### TASK
Every line in the data below from the one containing "hook on its end" down to the one containing "if empty is", both included, must be retyped exactly; no other line is to appear.

### AVAILABLE DATA
**********

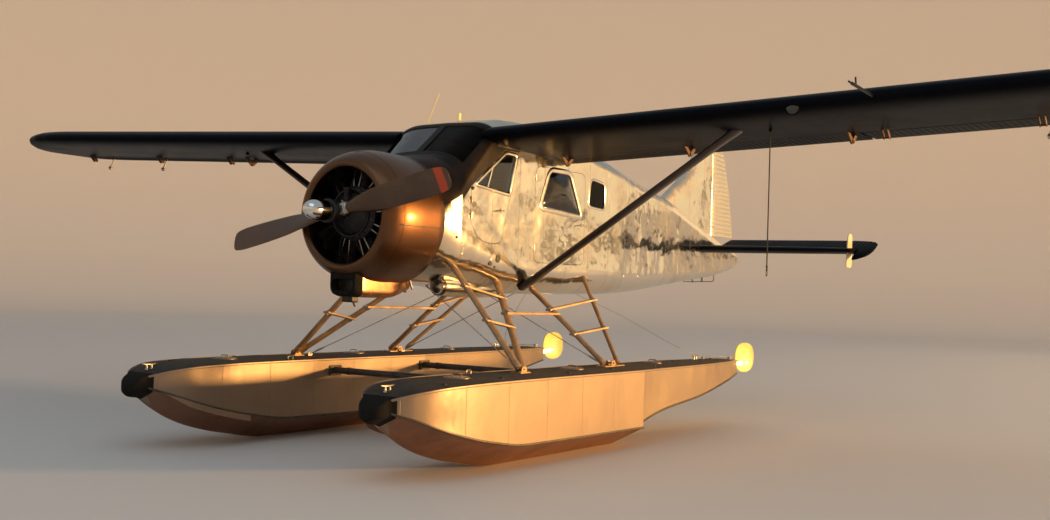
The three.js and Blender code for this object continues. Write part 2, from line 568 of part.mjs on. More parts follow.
for (const y of [420, 1300, 2120]) {
  const slotHalf = ARM.half + SEAT;
  elevator = elevator.subtract(roller(tailAxis(y - slotHalf), tailAxis(y + slotHalf), TAIL.nose + 8));
  stabilizer = join([stabilizer, block([TAIL.hinge - 90, TAIL.hinge], [y - ARM.half, y + ARM.half],
    [TAIL.height - 8, TAIL.height + 8]), roller(tailAxis(y - ARM.half), tailAxis(y + ARM.half), 15, 8)]);
}
const endFin = sidePrism(rounded([[7790, -250], [8000, -250], [8000, 190], [7850, 190]], 60), 2150, 2162);
const [axisX, axisZ] = [X(TAIL.hinge), Z(TAIL.height)];
const raised = toSolid(
  toGeometry(elevator).translate(-axisX, 0, -axisZ).rotateY(radians(TAIL.up)).translate(axisX, 0, axisZ));
placePair("stabilizer", stabilizer.add(endFin), "navy");
placePair("elevator", raised, "navy");

// Floats: vee bottom with a flat keel strip, a step under the wing, a rising afterbody and a crowned deck
const FLOAT_ROWS = [
  // station, half beam, keel, chine, deck edge, deck top
  [-610, 130, -1690, -1618, -1522, -1510], [-560, 185, -1738, -1640, -1504, -1492],
  [-450, 262, -1812, -1678, -1474, -1460], [-250, 340, -1920, -1750, -1444, -1428],
  [0, 374, -2012, -1822, -1430, -1412], [400, 384, -2105, -1905, -1422, -1402],
  [950, 385, -THRUST_Z, -1972, -1420, DECK], [3050, 385, -THRUST_Z, -1990, -1424, DECK],
  [3056, 378, -2088, -1930, -1424, DECK], [4500, 330, -1868, -1752, -1424, DECK],
  [5430, 215, -1720, -1645, -1430, -1404], [5960, 95, -1628, -1594, -1440, -1420],
];
const KEEL_STRIP = 20;
const DECK_STRIP = 0.32;
const floatRing = ([station, half, keel, chine, edge, top]) => {
  const right = [[KEEL_STRIP, keel], [half, chine], [half, edge], [0.72 * half, edge + 0.7 * (top - edge)],
    [DECK_STRIP * half, top]];
  const ring = [...right, ...right.slice().reverse().map(([y, height]) => [-y, height])];
  return ring.map(([y, height]) => at(station, FLOAT_Y + y, height));
};
const floatBody = loft(FLOAT_ROWS.map(floatRing));
const bumper = loft([
  // station, half width, bottom, top
  [-740, 30, -1672, -1592], [-728, 62, -1690, -1574], [-700, 96, -1700, -1548], [-655, 122, -1706, -1520],
  [-610 - SEAT, 134, -1712, -1504],
].map(([station, half, low, high]) => rounded([[-half, low], [half, low], [half, high], [-half, high]], 26)
  .map(([y, height]) => at(station, FLOAT_Y + y, height))));
// Mooring cleats at bow and stern: [station, deck height]
const cleats = [[-480, -1468], [4990, -1402]].map(([station, deck]) => join([
  block([station - 25, station + 25], [FLOAT_Y - 12, FLOAT_Y + 12], [deck - 30, deck + 50]),
  block([station - 90, station + 90], [FLOAT_Y - 14, FLOAT_Y + 14], [deck + 45, deck + 70]),
]));
const GUDGEON = 20; // thickness and half width of the two arms that hold the post
const gudgeonHeights = [[POST.low - GUDGEON, POST.low - SEAT], [POST.high + SEAT, POST.high + GUDGEON]];
const gudgeons = gudgeonHeights.map((height) =>
  block([POST.station - 105, POST.station + GUDGEON], [FLOAT_Y - GUDGEON, FLOAT_Y + GUDGEON], height));
placePair("float", join([floatBody, ...cleats, ...gudgeons]), "aluminium");
placePair("bow_bumper", bumper, "black");

// Float struts: two vees a side with step boards, standing on deck fittings
const FEET = { front: 1390, rearA: 2890, rearB: 3170 };
const TOPS = { a: [1500, 485, -435], b: [2185, 522, -560], c: [2875, 478, -625], d: [3735, 595, -480] };
const footAt = (station, lean = 0) => at(station, FLOAT_Y + lean, DECK + 30);
const STRUT = { chord: 92, thick: 46 };
const fitting = (station, length) => block(
  [station - length / 2, station + length / 2], [FLOAT_Y - 60, FLOAT_Y + 60],
  [DECK + SEAT, DECK + 42]);
const strutPoint = (top, foot, share) => {
  const [from, to] = [at(...TOPS[top]), footAt(foot)];
  return from.map((value, k) => value + share * (to[k] - value));
};
const boardBetween = (topA, footA, topB, footB, share, width = 70) => {
  const [from, to] = [strutPoint(topA, footA, share), strutPoint(topB, footB, share)];
  return bar(from, to, width, 26, 8);
};
const skinSeat = join([fuselage, shifted(fuselage, 0, 0.3, -0.3)]);
const frontVee = cut(join([
  bar(at(...TOPS.a), footAt(FEET.front - 25), STRUT.chord, STRUT.thick),
  bar(at(...TOPS.b), footAt(FEET.front + 25), STRUT.chord, STRUT.thick), fitting(FEET.front, 190),
  boardBetween("a", FEET.front, "b", FEET.front, 0.22), boardBetween("a", FEET.front, "b", FEET.front, 0.55),
]), skinSeat);
const rearVee = cut(join([
  bar(at(...TOPS.c), footAt(FEET.rearA), STRUT.chord, STRUT.thick),
  bar(at(...TOPS.d), footAt(FEET.rearB), STRUT.chord * 0.7, STRUT.thick * 0.8),
  fitting((FEET.rearA + FEET.rearB) / 2, 420),
  boardBetween("c", FEET.rearA, "d", FEET.rearB, 0.3), boardBetween("c", FEET.rearA, "d", FEET.rearB, 0.62),
]), skinSeat);
const bridgeBoard = bar(strutPoint("b", FEET.front, 0.4), strutPoint("c", FEET.rearA, 0.36), 80, 26, 8);
const bridge = cut(bridgeBoard, frontVee, shifted(frontVee, -2 * SEAT, 0, 0));
placePair("front_float_struts", frontVee, "strutMetal");
placePair("rear_float_struts", rearVee.add(bridge), "strutMetal");

// Spreader bars between the floats
for (const [name, station] of [["front_spreader_bar", 1560], ["rear_spreader_bar", 3030]]) {
  const height = -1530;
  const tube = bar(at(station, -FLOAT_Y, height), at(station, FLOAT_Y, height), 96, 64, 12);
  const inside = cut(tube, floatBody, shifted(floatBody, 0, -SEAT, 0));
  place(name, cut(inside, mirrored(floatBody), shifted(mirrored(floatBody), 0, SEAT, 0)), "black");
}

// Crossed bracing wires, tied where they cross
const BRACING = [
  // name, station of the foot, station, y and height of the top on the other side
  ["front_bracing", 1500, 1960, -180, -640], ["rear_bracing", 3010, 3000, -330, -640],
];
for (const [name, foot, ...top] of BRACING) {
  const wire = bar(at(foot, FLOAT_Y - 90, DECK + 20), at(...top), 9, 9, 6);
  const cross = wire.add(mirrored(wire));
  const feet = [floatBody, mirrored(floatBody)].map((solid) => shifted(solid, 0, 0, SEAT));
  const struts = [frontVee, mirrored(frontVee), rearVee, mirrored(rearVee)];
  place(name, cut(cross, shifted(fuselage, 0, 0, -SEAT), ...feet, ...struts), "darkMetal");
}

// Water rudders: a post on the stern that steers, and a blade that lifts on it. Both are drawn straight
const LIFT = -1486; // height of the pivot on which the blade lifts
const HELD_OVER = radians(-16); // then turned, with their trailing edges to port
const PIVOT = POST.station + 60;
const post = join([
  bar(at(POST.station, FLOAT_Y, POST.low), at(POST.station, FLOAT_Y, POST.high), 32, 32, 12),
  block([POST.station, POST.station + 70], [FLOAT_Y - 5, FLOAT_Y + 5], [-1510, POST.high]),
  roller(at(PIVOT, FLOAT_Y - 5, LIFT), at(PIVOT, FLOAT_Y + 5, LIFT), 24, 10),
]);
const PADDLE = { station: POST.station + 235, height: -1408, radius: 180, corners: 20 };
const bladeOutline = Array.from({ length: PADDLE.corners }, (_, i) => {
  const turn = (2 * Math.PI * i) / PADDLE.corners;
  return [PADDLE.station + PADDLE.radius * Math.cos(turn), PADDLE.height + PADDLE.radius * Math.sin(turn)];
});
const bladeSheet = sidePrism(bladeOutline, FLOAT_Y - 10.3, FLOAT_Y + 10.3)
  .subtract(roller(at(PIVOT, FLOAT_Y - 30, LIFT), at(PIVOT, FLOAT_Y + 30, LIFT), 45, 12));
const CHEEK = 5; // thickness of the post's tongue's half and of each cheek beside it
const cheeks = [CHEEK + SEAT, -CHEEK - SEAT - CHEEK].map((offset) => block(
  [POST.station + 38, POST.station + 195], [FLOAT_Y + offset, FLOAT_Y + offset + CHEEK], [LIFT - 22, LIFT + 42],
));
const waterRudder = { post, blade: join([bladeSheet, ...cheeks]) };
for (const [name, slot] of [["post", "aluminium"], ["blade", "pale"]]) {
  for (const [side, y] of [["port", FLOAT_Y], ["starboard", -FLOAT_Y]]) {
    const held = toGeometry(waterRudder[name]).translate(-X(POST.station), -FLOAT_Y, 0).rotateZ(HELD_OVER)
      .translate(X(POST.station), y, 0);
    place(`${side}_water_rudder_${name}`, toSolid(held), slot);
  }
}

// A tie-down rope hanging from the lug of the port wing, with a hook on its end
const ropeAt = (drop) => at(ROPE.station, ROPE.y, lugFoot - SEAT - drop);
const HOOK = { eye: 60, overlap: 10, end: 100 };
place("tie_down_rope", bar(ropeAt(0), ropeAt(ROPE.length), 2 * ROPE.radius, 2 * ROPE.radius, 8), "rope");
place("tie_down_hook", join([
  bar(ropeAt(ROPE.length + SEAT), ropeAt(ROPE.length + HOOK.eye), 20, 20, 8),
  bar(ropeAt(ROPE.length + HOOK.eye - HOOK.overlap), ropeAt(ROPE.length + HOOK.end), 34, 14, 8),
]), "rope");

export default model;
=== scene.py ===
# %% [markdown]
# # A floatplane, dressed around its fixed model
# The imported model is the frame: it holds every size, joint and seat. This lesson gives it its looks.
# Smooth skins are worked out as grids of points, cut where the real panels part, and then finished with
# materials for polished sheet, gloss paint, cast metal, rubber and glass.

import bpy
import numpy as np
from mathutils import Matrix, Vector


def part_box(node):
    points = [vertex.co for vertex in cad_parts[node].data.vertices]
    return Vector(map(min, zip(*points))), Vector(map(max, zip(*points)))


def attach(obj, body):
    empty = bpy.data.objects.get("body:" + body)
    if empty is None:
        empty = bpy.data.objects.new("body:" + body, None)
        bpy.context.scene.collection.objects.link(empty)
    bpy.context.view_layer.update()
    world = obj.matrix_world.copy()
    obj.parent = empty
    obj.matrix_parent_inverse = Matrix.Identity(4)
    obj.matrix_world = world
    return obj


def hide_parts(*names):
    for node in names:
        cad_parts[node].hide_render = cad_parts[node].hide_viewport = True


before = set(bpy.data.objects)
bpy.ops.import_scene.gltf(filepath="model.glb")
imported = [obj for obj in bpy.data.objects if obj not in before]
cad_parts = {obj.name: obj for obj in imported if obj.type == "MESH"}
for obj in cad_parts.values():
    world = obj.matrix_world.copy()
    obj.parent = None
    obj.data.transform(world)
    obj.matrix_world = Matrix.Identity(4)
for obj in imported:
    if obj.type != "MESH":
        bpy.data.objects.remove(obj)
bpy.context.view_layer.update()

print("nodes in the frame:", len(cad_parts))

# %% [markdown]
# ## Stations and heights
# An aircraft is measured in stations: distances aft of a fixed point, here the tip of the propeller's dome.
# Heights are taken from the thrust line. One function turns them into the frame's own X, Y and Z.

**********

### RESULT FOR THIS EXERCISE
// A tie-down rope hanging from the lug of the port wing, with a hook on its end
const ropeAt = (drop) => at(ROPE.station, ROPE.y, lugFoot - SEAT - drop);
const HOOK = { eye: 60, overlap: 10, end: 100 };
place("tie_down_rope", bar(ropeAt(0), ropeAt(ROPE.length), 2 * ROPE.radius, 2 * ROPE.radius, 8), "rope");
place("tie_down_hook", join([
  bar(ropeAt(ROPE.length + SEAT), ropeAt(ROPE.length + HOOK.eye), 20, 20, 8),
  bar(ropeAt(ROPE.length + HOOK.eye - HOOK.overlap), ropeAt(ROPE.length + HOOK.end), 34, 14, 8),
]), "rope");

export default model;
=== scene.py ===
# %% [markdown]
# # A floatplane, dressed around its fixed model
# The imported model is the frame: it holds every size, joint and seat. This lesson gives it its looks.
# Smooth skins are worked out as grids of points, cut where the real panels part, and then finished with
# materials for polished sheet, gloss paint, cast metal, rubber and glass.

import bpy
import numpy as np
from mathutils import Matrix, Vector


def part_box(node):
    points = [vertex.co for vertex in cad_parts[node].data.vertices]
    return Vector(map(min, zip(*points))), Vector(map(max, zip(*points)))


def attach(obj, body):
    empty = bpy.data.objects.get("body:" + body)
    if empty is None:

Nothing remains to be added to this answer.